Confession Of A Late Refugee
Again I viewed night three of the televised speeches from the Democratic National Convention. As anticipated the parade of celebrities was preliminary to the headliner, Governor Tim Walz of Minnesota. Walz’ nomination acceptance speech was a praise anthem to middle-class America.
Does anyone know what “this” is anymore? Middle class is no longer cleanly defined. The defining boundaries have been erased beginning with the Vietnam war, the first of several failed wars of colonial domination. The same with “American values”. The term is uncomfortably shallow, amorphous to me. “American values” were referenced many times in the speeches of the evening.
Such terms are a giving heed to the past, a look-back, as if it is possible to reclaim, to revivify what is passing. Trumpist-Republican devotees are criticized for their language, “make America great again,” MAGA as an unrealistic fantasy, a transparent and immoral bid to oppress women, to revive anti-immigrant fever.
Democrats too must cease any attempt to resurrect corpses from the past.
Can we move past a class-based society and world? Climate warming is laying siege to our coastline states. Let’s talk about moving away from a hydrocarbon-based society and world. Nature has placed that on the agenda and will not be denied. Let us begin a serious conversation.
I intend to vote for Kamala Harris and Tim Walz. I insist though, that the discourse of our leaders have a point, beyond a transparent emotivism.

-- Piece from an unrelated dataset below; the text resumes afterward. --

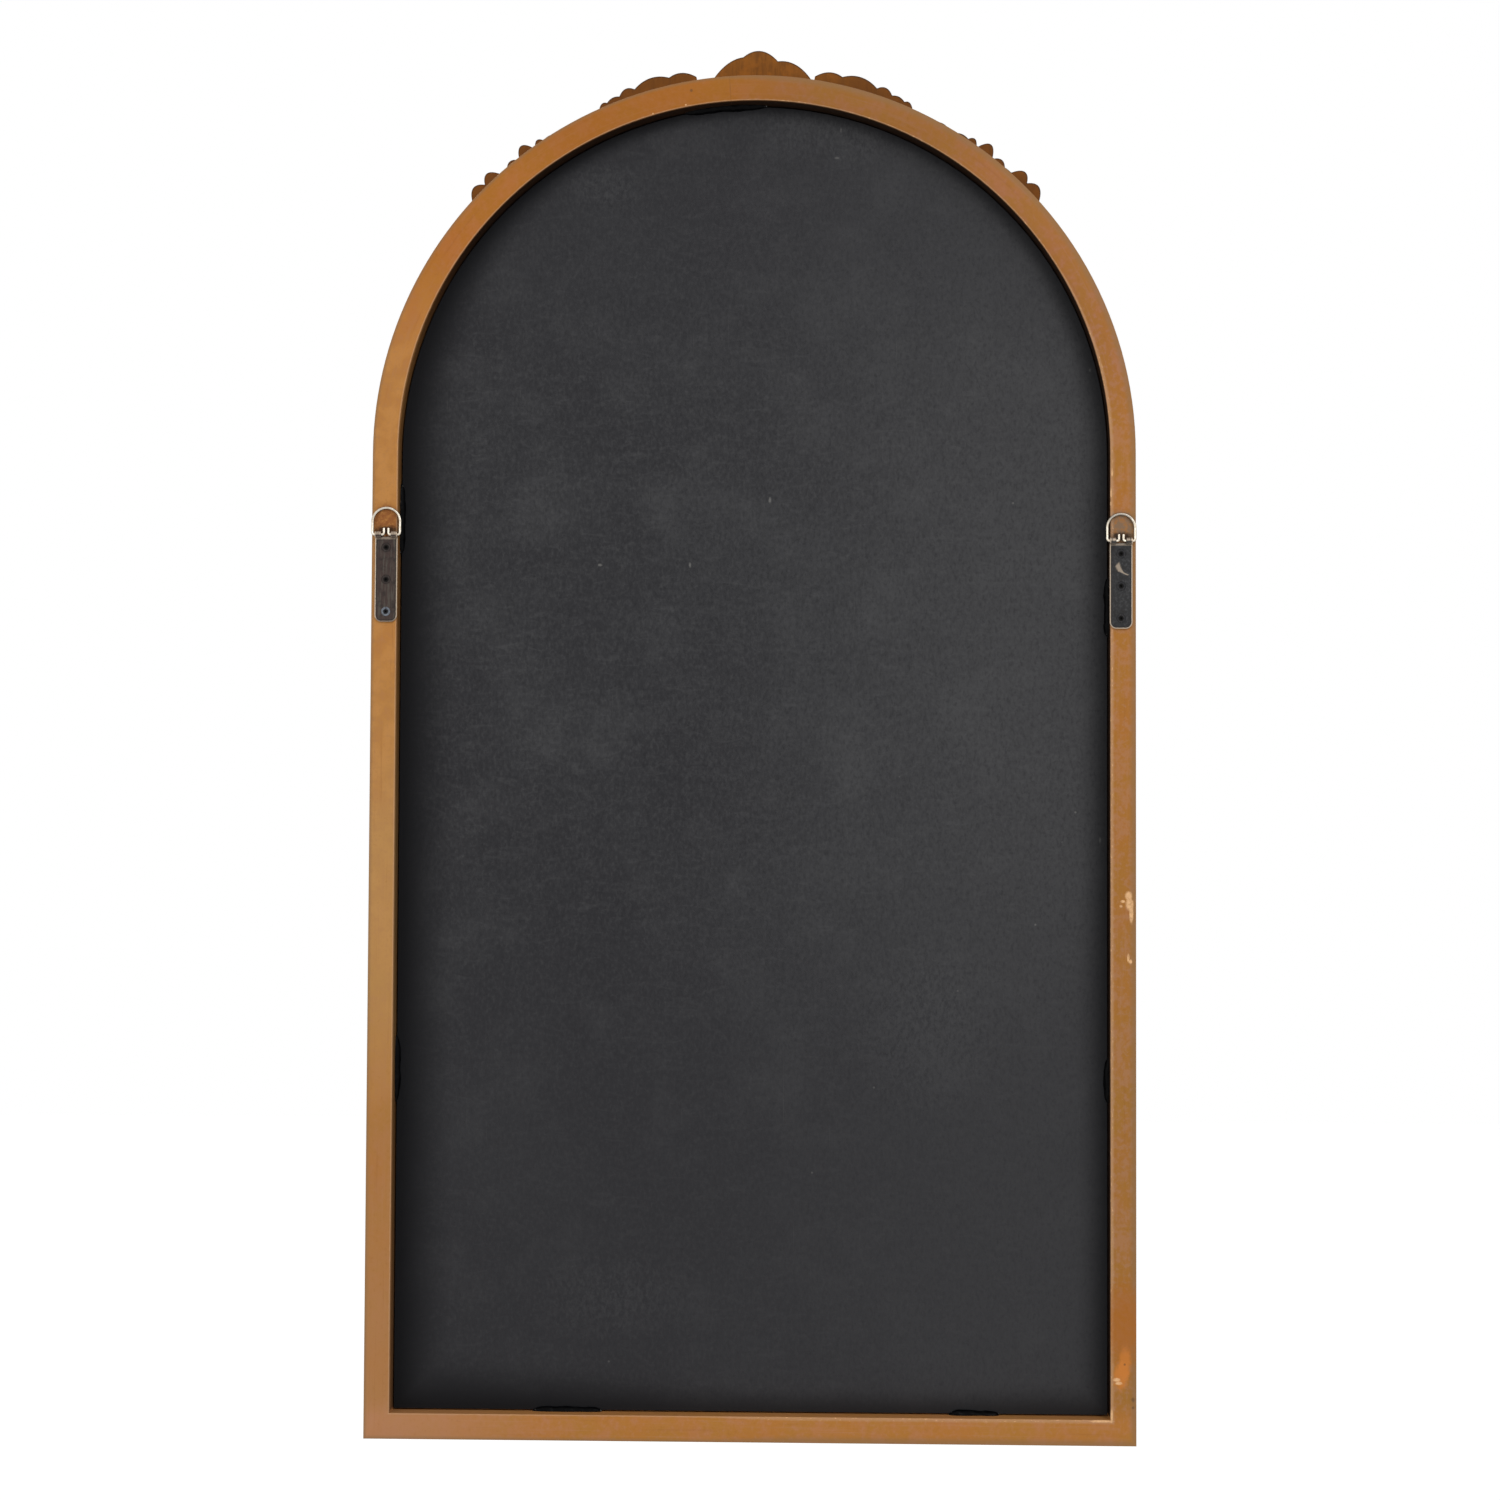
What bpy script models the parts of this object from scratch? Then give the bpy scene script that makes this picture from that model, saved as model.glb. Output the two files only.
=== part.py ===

Today’s Nietzsche quotation encompasses his complaint that the English as a people had no soul, no rhythm, no pattern and flow in their minds and hearts. Further, they were clueless, absent any awareness of what was missing, any desire to learn, a will to apprenticeship in dance and timing. Additionally Nietzsche envisioned an entirely new music, a form which moved beyond the familiar rules and limitations of the past, a “tune” beyond “good and evil.” Granted occasionally one will be reminded, even momentarily lament the past. Nostalgia, homesickness – if obsessed over, is weakness.
We all are late refugees of a receding America are we not? We live there no longer. We must create a new world!
But what is offensive
in even the most humane Englishman
is his lack of music,
speaking metaphorically
(and without metaphors –):
there is no dance or timing
in the movement of his soul and his body,
not even a desire for dance or timing, for “music.”
Beyond Good and Evil by Friedrich Nietzsche, trans. by Judith Norman, aphorism 252
I could imagine a music
whose rarest magic consisted
in no longer knowing anything of good and evil
– although, perhaps,
some sailor’s homesickness, some golden shadow
and delicate weakness might run across it every now and then:
an art that would see colors flying towards it
from a setting moral world
– a distant world that had become almost incomprehensible
– and would be hospitable and profound enough
to receive such late refugees. –
Beyond Good and Evil by Friedrich Nietzsche, trans. by Judith Norman, aphorism 254
2 thoughts on “Confession Of A Late Refugee”
Is this not the same discussion we have had over and over? That language, in the ultimate parlance of precise communication, has very little meaning and that it is open to interpretation and is rarely agreed upon with regard to exact notions.
And so the cliches used by politicians are just as viable (or useless) in communicating specifics as any other form of communication. In addition, we live in a time when most folks are incredibly sensitive to succinct verbiage. If whatever a politician might claim doesn’t fit with the preexisting narrative in a person’s mind, they will react negatively. So the most useful concept for bringing people into one’s political camp is not to really say anything, but make them think you’ve said something. For instance, by spouting a line incorporating the term “American Values”, the speaker can remain vague and allow their audience to interpret it any way they want. Trump is the master at never declaring anything of substance. It’s all blathering nonsense, but his followers eat it up and construct whatever makes them feel good out his idiotic ramblings.
And so goes the world.
We ought to dream of a day when Americans will subscribe to a loosely defined short list of values. I think that is what M. L. King had in mind. There is much work to be done, especially now, since it is realistic to think that most of the ground gained can be lost in a single national election. Actually a coherent set of shared values will be the quest of several generations as such matters change slowly, and must be cultivated. We must press on in full knowledge that the opposition will show us no quarter if they prevail.